# TASK GOAL
Beneath this instruction is a block of data; output from it exactly the lines that run from the one containing "Keep writing the three.js" through the one containing "HOLE_SIDES = 20", inclusive.

# DATA

━━━━━━━━━━━━━━━━

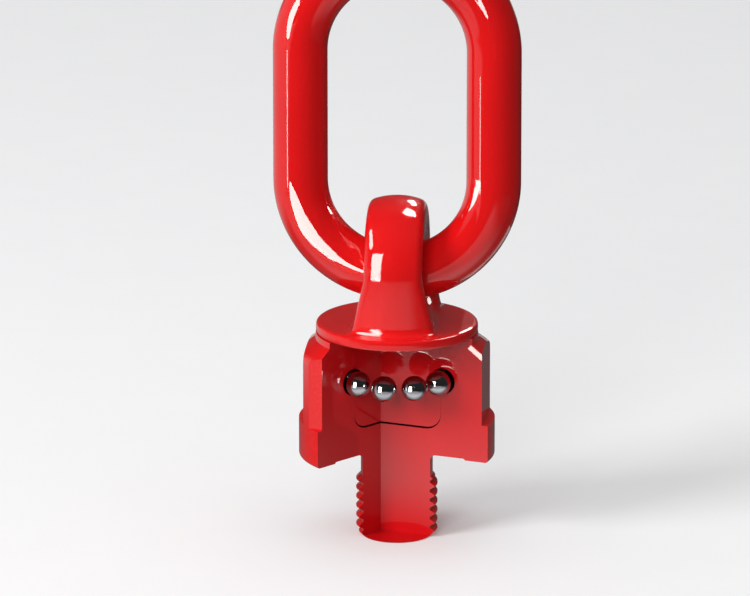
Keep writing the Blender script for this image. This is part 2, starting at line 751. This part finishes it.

━━━━━━━━━━━━━━━━

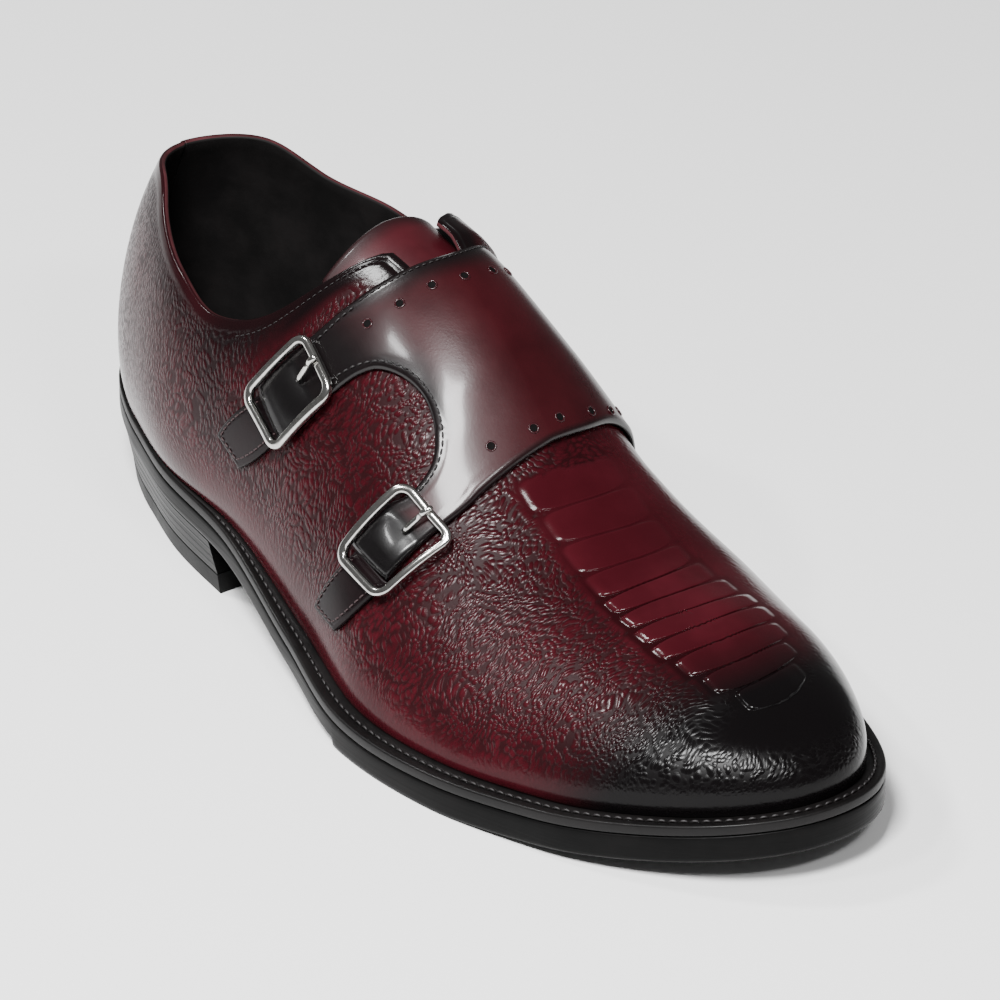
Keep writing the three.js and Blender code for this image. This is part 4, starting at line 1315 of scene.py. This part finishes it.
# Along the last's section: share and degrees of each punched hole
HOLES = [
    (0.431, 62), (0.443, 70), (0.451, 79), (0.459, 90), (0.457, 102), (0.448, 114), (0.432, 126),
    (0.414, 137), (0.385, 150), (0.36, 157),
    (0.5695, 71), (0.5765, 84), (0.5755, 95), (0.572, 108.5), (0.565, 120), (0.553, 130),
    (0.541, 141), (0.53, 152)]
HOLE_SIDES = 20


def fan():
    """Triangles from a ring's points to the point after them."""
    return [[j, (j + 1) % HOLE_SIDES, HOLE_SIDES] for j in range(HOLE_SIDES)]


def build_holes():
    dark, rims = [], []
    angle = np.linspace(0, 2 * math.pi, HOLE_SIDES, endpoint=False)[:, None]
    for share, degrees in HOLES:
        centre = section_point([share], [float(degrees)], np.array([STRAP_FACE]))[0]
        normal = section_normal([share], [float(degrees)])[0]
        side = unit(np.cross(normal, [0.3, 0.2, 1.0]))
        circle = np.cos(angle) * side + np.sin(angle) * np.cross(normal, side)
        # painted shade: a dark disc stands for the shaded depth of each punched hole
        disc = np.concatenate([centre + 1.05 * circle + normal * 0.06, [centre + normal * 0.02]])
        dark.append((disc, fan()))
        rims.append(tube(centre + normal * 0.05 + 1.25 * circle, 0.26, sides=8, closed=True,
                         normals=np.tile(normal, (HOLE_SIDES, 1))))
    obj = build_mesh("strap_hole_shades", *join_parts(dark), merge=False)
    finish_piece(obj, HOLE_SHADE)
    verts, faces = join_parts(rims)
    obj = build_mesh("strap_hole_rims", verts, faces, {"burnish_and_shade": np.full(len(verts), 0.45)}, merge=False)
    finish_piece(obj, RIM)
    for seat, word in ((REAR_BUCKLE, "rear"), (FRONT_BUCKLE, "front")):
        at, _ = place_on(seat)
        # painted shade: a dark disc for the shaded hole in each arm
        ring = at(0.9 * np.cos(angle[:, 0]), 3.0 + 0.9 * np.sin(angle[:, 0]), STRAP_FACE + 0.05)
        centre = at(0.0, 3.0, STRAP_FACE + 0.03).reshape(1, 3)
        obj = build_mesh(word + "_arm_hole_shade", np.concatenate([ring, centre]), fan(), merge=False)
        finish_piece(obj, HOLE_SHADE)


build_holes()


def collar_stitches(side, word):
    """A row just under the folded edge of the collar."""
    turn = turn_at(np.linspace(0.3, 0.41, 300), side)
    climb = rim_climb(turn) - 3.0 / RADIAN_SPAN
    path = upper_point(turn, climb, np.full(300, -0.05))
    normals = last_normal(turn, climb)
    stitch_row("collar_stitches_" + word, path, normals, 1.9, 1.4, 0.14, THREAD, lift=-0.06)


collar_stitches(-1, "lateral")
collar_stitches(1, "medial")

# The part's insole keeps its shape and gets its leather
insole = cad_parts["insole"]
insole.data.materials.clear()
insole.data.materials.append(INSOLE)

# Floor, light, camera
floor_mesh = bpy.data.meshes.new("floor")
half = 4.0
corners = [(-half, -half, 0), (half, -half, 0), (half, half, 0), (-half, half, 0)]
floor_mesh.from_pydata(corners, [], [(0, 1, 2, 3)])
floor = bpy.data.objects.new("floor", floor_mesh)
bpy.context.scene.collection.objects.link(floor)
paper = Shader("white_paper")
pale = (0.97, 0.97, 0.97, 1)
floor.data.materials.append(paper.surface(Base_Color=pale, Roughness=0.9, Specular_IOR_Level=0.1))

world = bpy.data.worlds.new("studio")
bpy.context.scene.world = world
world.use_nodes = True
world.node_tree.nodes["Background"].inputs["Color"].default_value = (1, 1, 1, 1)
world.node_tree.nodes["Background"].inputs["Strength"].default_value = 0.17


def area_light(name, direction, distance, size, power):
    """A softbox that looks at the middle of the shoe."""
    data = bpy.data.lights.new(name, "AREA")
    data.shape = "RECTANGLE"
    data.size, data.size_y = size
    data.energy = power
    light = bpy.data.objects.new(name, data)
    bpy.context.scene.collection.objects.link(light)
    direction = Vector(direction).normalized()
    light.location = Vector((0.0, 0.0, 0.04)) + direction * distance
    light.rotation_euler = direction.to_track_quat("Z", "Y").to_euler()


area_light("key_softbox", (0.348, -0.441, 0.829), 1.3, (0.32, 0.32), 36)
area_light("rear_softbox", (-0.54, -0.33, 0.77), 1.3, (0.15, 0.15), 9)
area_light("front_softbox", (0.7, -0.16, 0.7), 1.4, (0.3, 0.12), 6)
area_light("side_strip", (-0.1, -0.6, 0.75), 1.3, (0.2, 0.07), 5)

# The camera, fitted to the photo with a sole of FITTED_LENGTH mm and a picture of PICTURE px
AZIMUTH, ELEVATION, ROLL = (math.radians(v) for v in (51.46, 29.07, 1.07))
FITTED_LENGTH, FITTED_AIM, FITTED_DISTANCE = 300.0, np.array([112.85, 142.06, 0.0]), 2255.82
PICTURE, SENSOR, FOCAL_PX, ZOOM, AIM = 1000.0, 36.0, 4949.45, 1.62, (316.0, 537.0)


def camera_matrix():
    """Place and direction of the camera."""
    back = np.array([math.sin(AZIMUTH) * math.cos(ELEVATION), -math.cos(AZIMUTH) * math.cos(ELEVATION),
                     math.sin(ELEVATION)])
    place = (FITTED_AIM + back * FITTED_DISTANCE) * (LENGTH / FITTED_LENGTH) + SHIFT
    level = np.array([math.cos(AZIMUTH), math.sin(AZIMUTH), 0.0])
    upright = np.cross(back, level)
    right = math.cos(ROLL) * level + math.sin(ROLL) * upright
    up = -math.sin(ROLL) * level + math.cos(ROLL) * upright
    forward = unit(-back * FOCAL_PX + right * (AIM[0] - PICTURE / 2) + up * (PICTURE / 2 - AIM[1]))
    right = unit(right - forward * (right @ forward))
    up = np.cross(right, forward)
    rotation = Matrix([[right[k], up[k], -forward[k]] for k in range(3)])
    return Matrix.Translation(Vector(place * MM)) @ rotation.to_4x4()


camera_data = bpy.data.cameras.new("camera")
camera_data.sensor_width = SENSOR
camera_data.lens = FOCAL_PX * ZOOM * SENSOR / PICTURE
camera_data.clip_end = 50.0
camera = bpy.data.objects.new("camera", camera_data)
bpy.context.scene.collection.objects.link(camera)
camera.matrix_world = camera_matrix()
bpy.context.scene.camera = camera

━━━━━━━━━━━━━━━━

# ANSWER TO THIS TASK
Keep writing the three.js and Blender code for this image. This is part 4, starting at line 1315 of scene.py. This part finishes it.
# Along the last's section: share and degrees of each punched hole
HOLES = [
    (0.431, 62), (0.443, 70), (0.451, 79), (0.459, 90), (0.457, 102), (0.448, 114), (0.432, 126),
    (0.414, 137), (0.385, 150), (0.36, 157),
    (0.5695, 71), (0.5765, 84), (0.5755, 95), (0.572, 108.5), (0.565, 120), (0.553, 130),
    (0.541, 141), (0.53, 152)]
HOLE_SIDES = 20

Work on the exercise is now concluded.